В высшей степени знаменательно, что в дневниковых записях Блока, относящихся к тому времени, когда рождалась поэма, такое заметное место занимают наблюдения над переменчивой погодой и сближение их с происходящими событиями: «к вечеру – ураган (неизменный спутник переворотов)», «сильный мороз», «к вечеру – циклон», «оттепель, ветер», «бушует ветер (опять циклон?)» и т. д. Вспомним, как Блок почувствовал внутреннюю связь между свежей, ветреной погодой и «взмахом крыльев революции».
Это ощущение взлета революции с громадной силой сказалось в «Двенадцати». Мотивы ночной метели, порывистого резкого ветра, взвихренного снега, организующие ритмику поэмы, проходят в ней подобно основной теме в симфонии. При этом они приобретают различный смысл применительно к разным персонажам поэмы.
Для обломков старого мира злой и веселый ветер – сила враждебная. Он безжалостно выметает их из жизни как ненужный сор, валит с ног, загоняет в непролазные сугробы. Все они жалко скользят и падают, тщетно пытаются укрыться от метели.
Ветер хлесткий!
Не отстает и мороз!
И буржуй на перекрестке
В воротник упрятал нос.
И как разительно меняется интонация, весь строй стиха, как только речь заходит о тех, кто пошел против старого мира.
Гуляет ветер, порхает снег.
Идут двенадцать человек.
Сказано бодро, энергично, с задором: ветер – гуляет, снег – порхает, и этим двенадцати вьюга не страшна, не опасна.
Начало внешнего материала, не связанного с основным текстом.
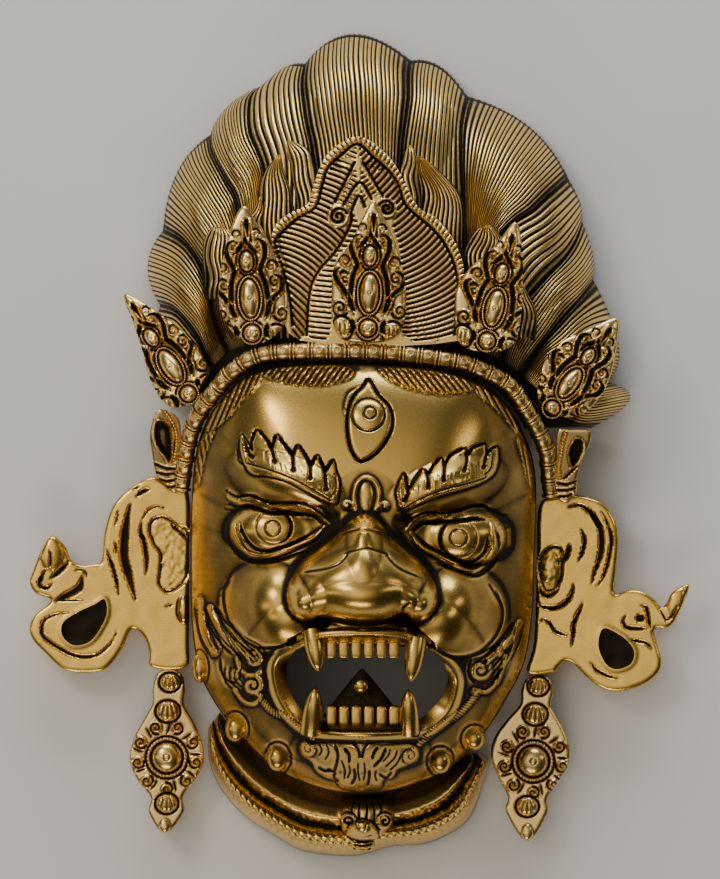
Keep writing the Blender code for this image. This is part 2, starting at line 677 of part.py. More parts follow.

Они в ней как в родной стихии – и не скользят и не падают, а твердо идут вперед к своей далекой цели.
Так в поэме сплетаются, образуют целостное художественное единство и гневное сатирическое обличение старого мира и восторженное романтическое прославление его гибели.
Товарищ, винтовку держи, не трусь!
Пальнем-ка пулей в Святую Русь —
В кондовую,
В избяную,
В толстозадую!
Что такое эта Святая Русь, в которую герои поэмы, а вместе с ними и сам поэт, призывают пальнуть пулей? Это не благостно-христианская или сказочно-декоративная Русь, увековеченная кистью Нестерова и Васнецова. Это – та историческая, «византийская» Россия, что называлась святой на языке Катковых и Леонтьевых, Победоносцевых и Столыпиных, Меньшиковых и Пуришкевичей, «страна рабов, страна господ», где все казалось раз навсегда поставленным на место: бог на иконе, царь на троне, поп на амвоне, помещик на земле, толстосум на фабрике, урядник на посту. Здесь трясли жирным брюхом и берегли добро, судили и засуживали, мздоимствовали и опаивали водкой, насиловали и пороли, а в гимназиях учили, что Пушкин обожал царя и почитал начальство.
Для характеристики этого мира Блок нашел совершенно уникальный по силе вложенного в него презрения образ, невероятно смелый в своей новизне. Можно было в десятый, в сотый раз изобразить старый мир колоссальным чудовищем, Молохом, перемалывающим свои жертвы, апокалипсическим Зверем, стоголовой Гидрой, еще каким-нибудь монстром. Блок сказал просто и убийственно: «паршивый пес».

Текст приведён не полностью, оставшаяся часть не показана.